GIVEN PROBLEM:
Return all of the data exactly as given.

--- SOURCE MATERIAL ---

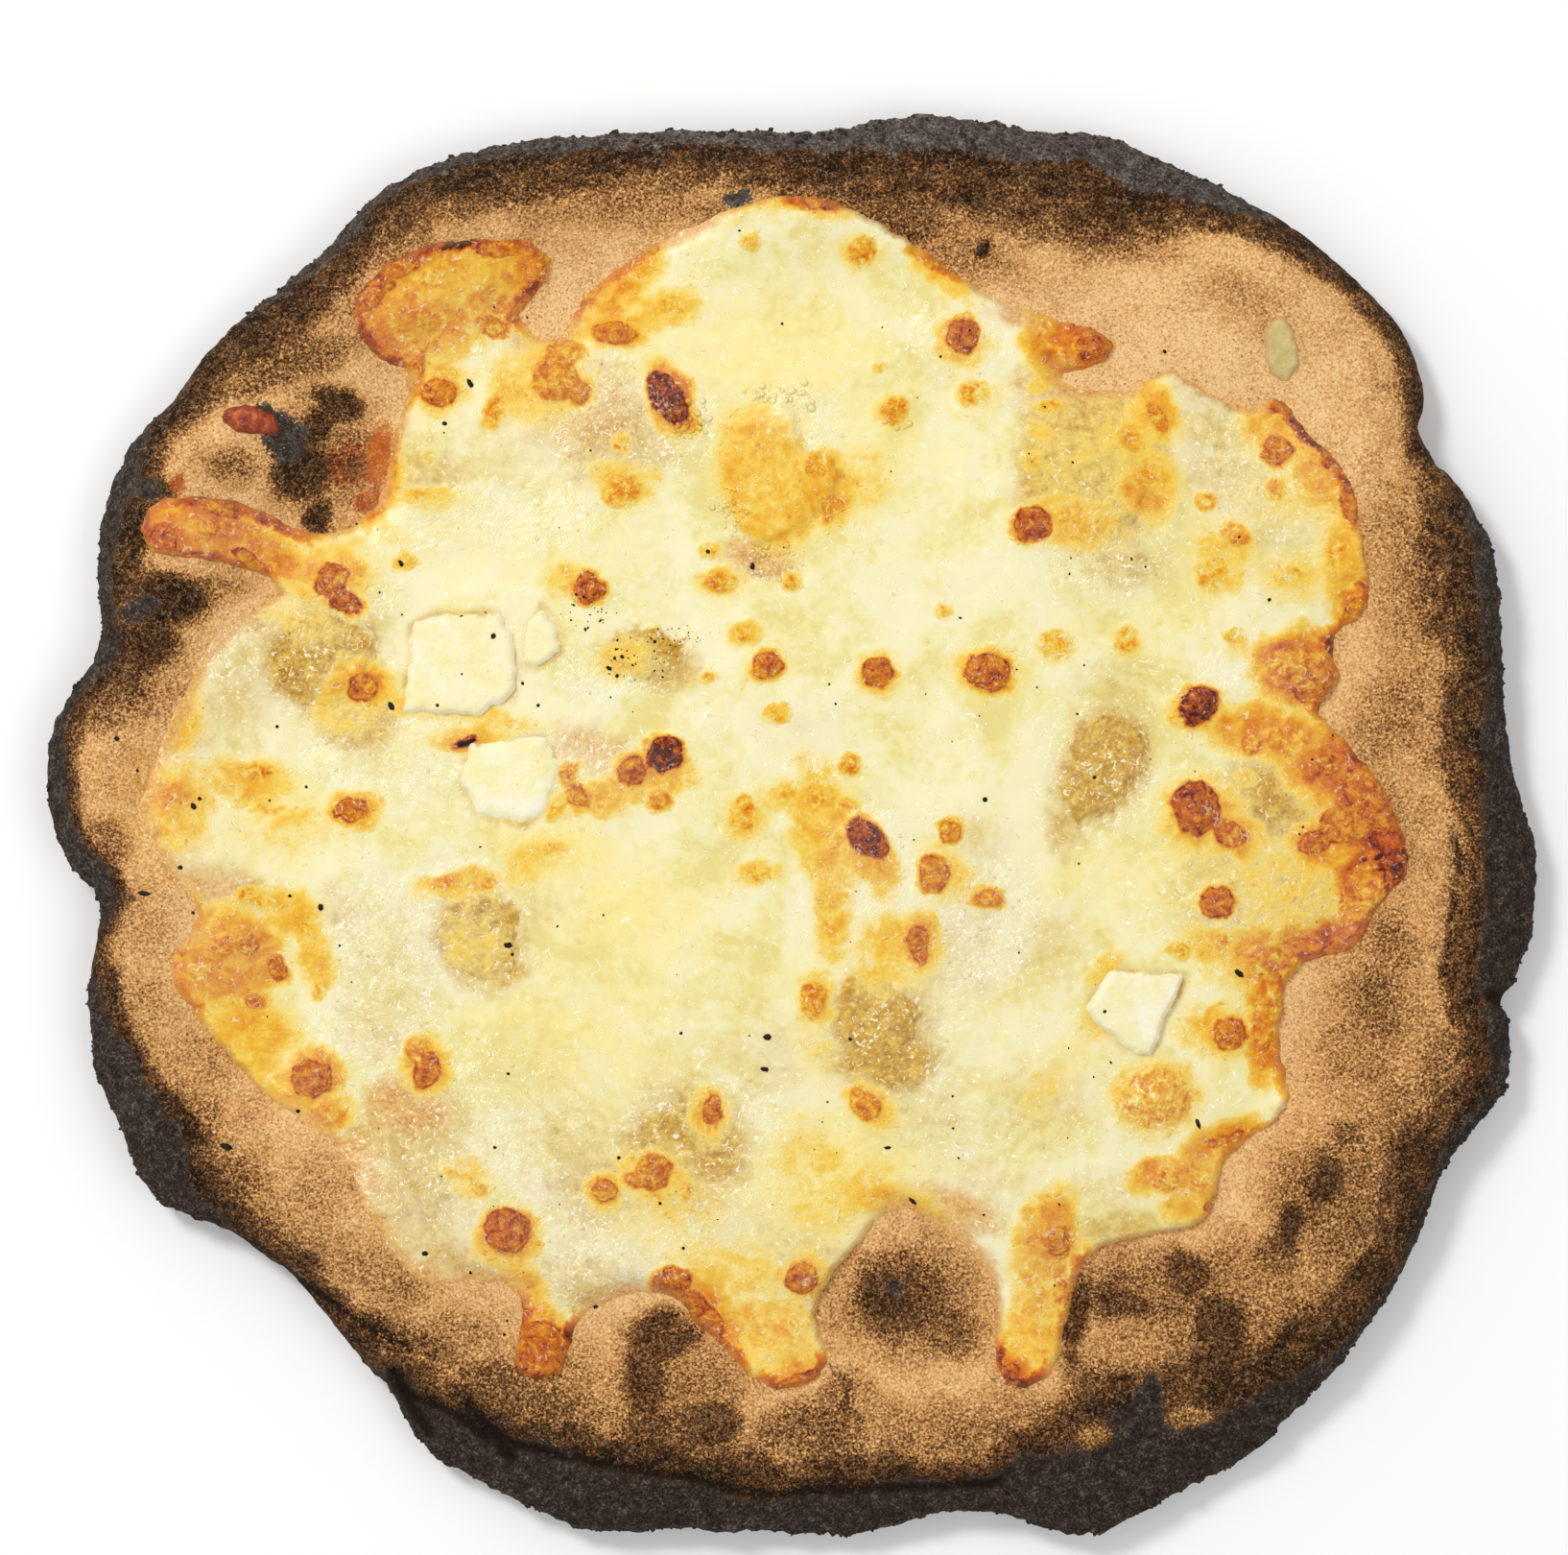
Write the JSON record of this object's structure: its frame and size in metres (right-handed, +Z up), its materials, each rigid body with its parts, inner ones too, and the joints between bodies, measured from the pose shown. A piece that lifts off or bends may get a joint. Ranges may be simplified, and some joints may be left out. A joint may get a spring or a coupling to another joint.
{
  "type": "four cheese pizza",
  "caption": "Whole round pizza with a puffed, charred rim and a sheet of melted, blistered cheese with slices and lumps of other cheeses in it.",
  "frame": {"origin": "middle of the box at the flat base that the pizza rests on", "axes": "+Z up out of the cheese, +X to the right and +Y away as seen from the front of the picture"},
  "size_m": [0.3118, 0.2976, 0.0183],
  "materials": {
    "baked_dough": "dry baked dough with browned and charred rim",
    "melted_cheese": "moist melted cheese with fried bubbles",
    "soft_cheese": "soft satin",
    "yellow_cheese": "moist",
    "blue_cheese": "moist, translucent",
    "fried_cheese": "fried, slightly glossy"
  },
  "bodies": {
    "root": {"crust": "baked_dough", "cheese": "melted_cheese", "soft_cheese_slice": "soft_cheese", "soft_cheese_sliver": "soft_cheese", "soft_cheese_corner": "soft_cheese", "fresh_cheese_slab": "soft_cheese", "yellow_cheese_piece": "yellow_cheese", "blue_cheese_lump_left": "blue_cheese", "blue_cheese_lump_middle": "blue_cheese", "blue_cheese_lump_right": "blue_cheese", "blue_cheese_lump_front": "blue_cheese", "blue_cheese_lump_back": "blue_cheese", "blue_cheese_lump_small": "blue_cheese", "pale_cheese_scrap": "soft_cheese", "fried_cheese_scrap": "fried_cheese"}
  },
  "joints": []
}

---

RESPONSE:
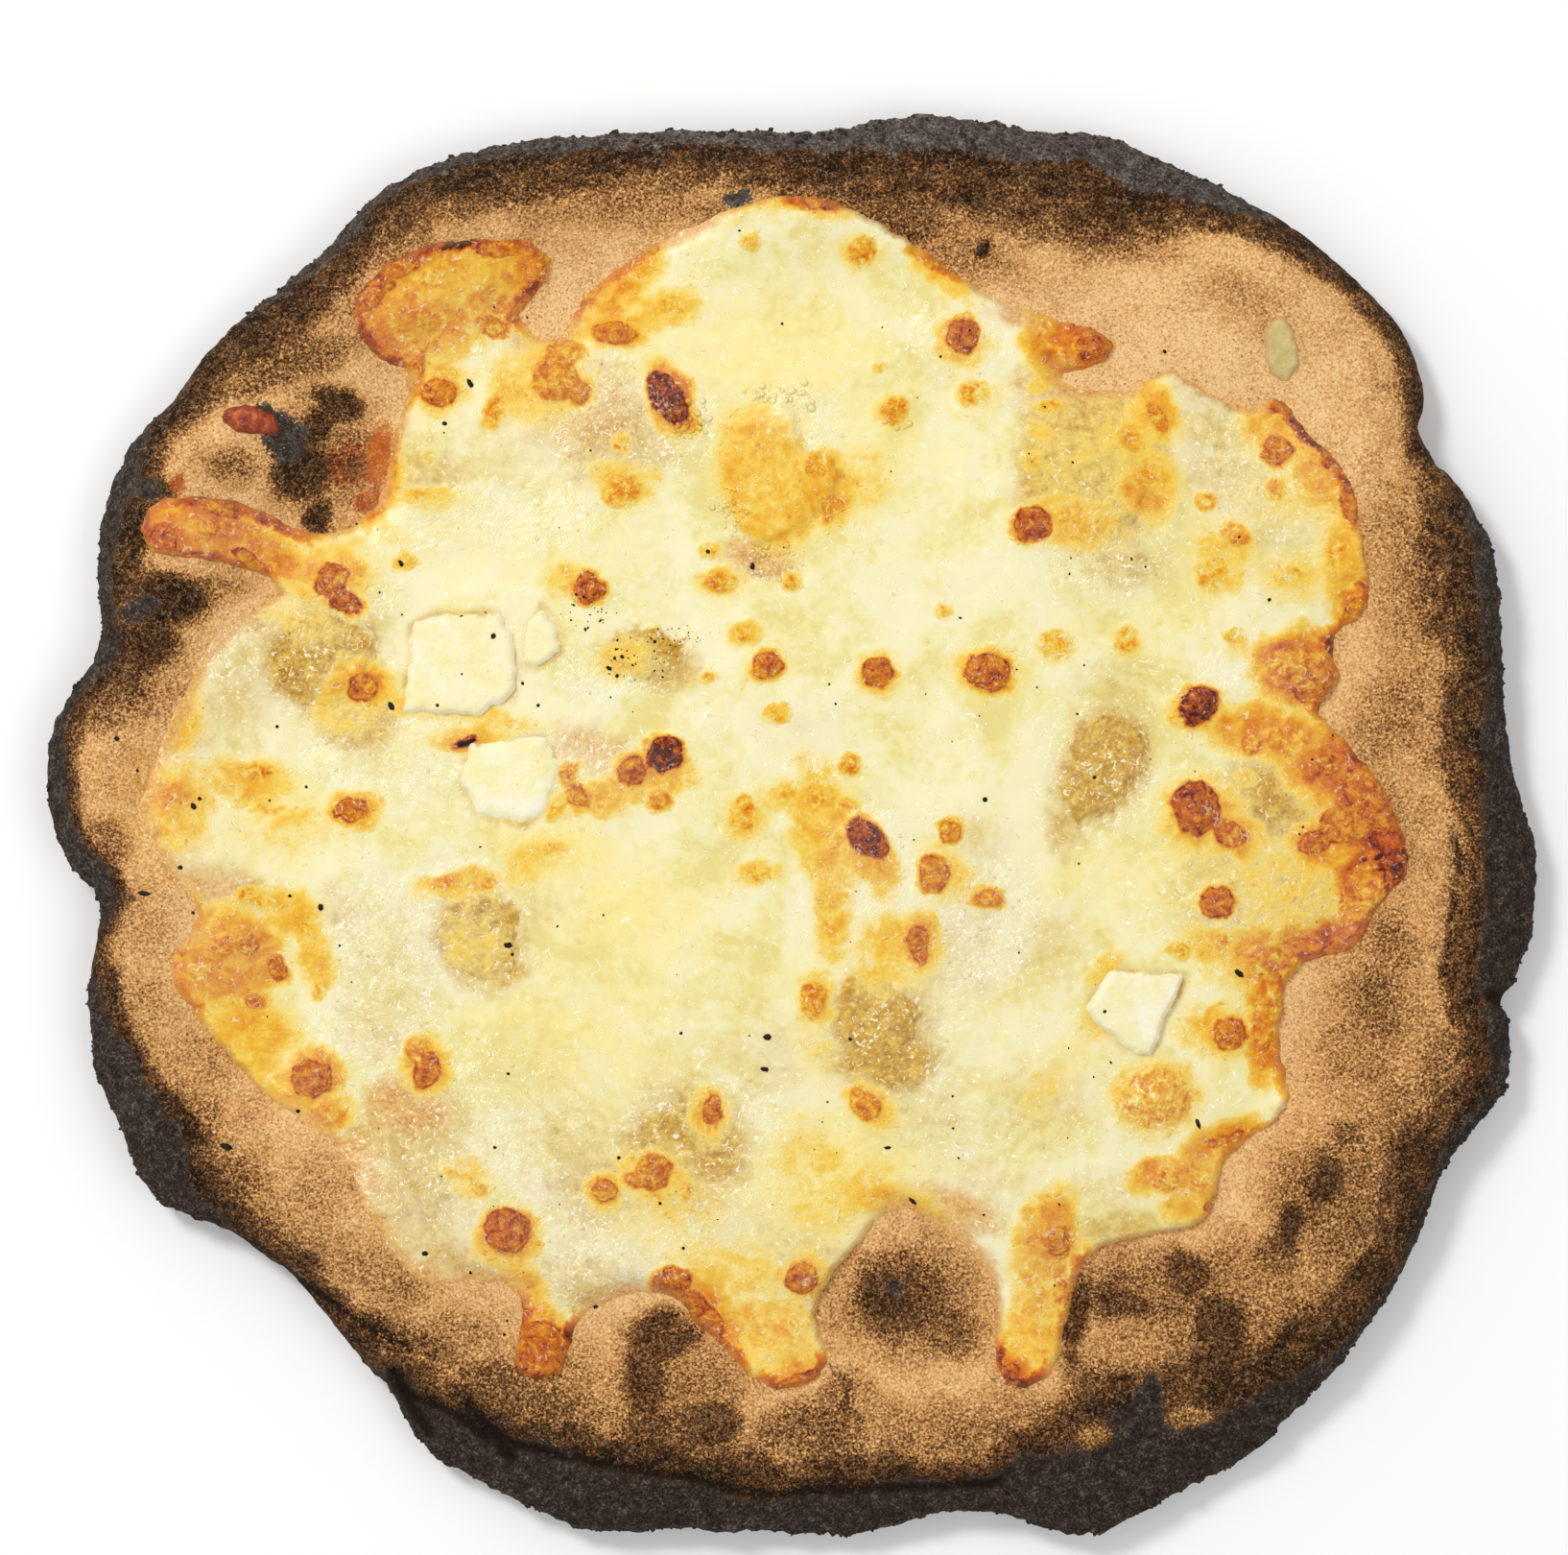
Write the JSON record of this object's structure: its frame and size in metres (right-handed, +Z up), its materials, each rigid body with its parts, inner ones too, and the joints between bodies, measured from the pose shown. A piece that lifts off or bends may get a joint. Ranges may be simplified, and some joints may be left out. A joint may get a spring or a coupling to another joint.
{
  "type": "four cheese pizza",
  "caption": "Whole round pizza with a puffed, charred rim and a sheet of melted, blistered cheese with slices and lumps of other cheeses in it.",
  "frame": {"origin": "middle of the box at the flat base that the pizza rests on", "axes": "+Z up out of the cheese, +X to the right and +Y away as seen from the front of the picture"},
  "size_m": [0.3118, 0.2976, 0.0183],
  "materials": {
    "baked_dough": "dry baked dough with browned and charred rim",
    "melted_cheese": "moist melted cheese with fried bubbles",
    "soft_cheese": "soft satin",
    "yellow_cheese": "moist",
    "blue_cheese": "moist, translucent",
    "fried_cheese": "fried, slightly glossy"
  },
  "bodies": {
    "root": {"crust": "baked_dough", "cheese": "melted_cheese", "soft_cheese_slice": "soft_cheese", "soft_cheese_sliver": "soft_cheese", "soft_cheese_corner": "soft_cheese", "fresh_cheese_slab": "soft_cheese", "yellow_cheese_piece": "yellow_cheese", "blue_cheese_lump_left": "blue_cheese", "blue_cheese_lump_middle": "blue_cheese", "blue_cheese_lump_right": "blue_cheese", "blue_cheese_lump_front": "blue_cheese", "blue_cheese_lump_back": "blue_cheese", "blue_cheese_lump_small": "blue_cheese", "pale_cheese_scrap": "soft_cheese", "fried_cheese_scrap": "fried_cheese"}
  },
  "joints": []
}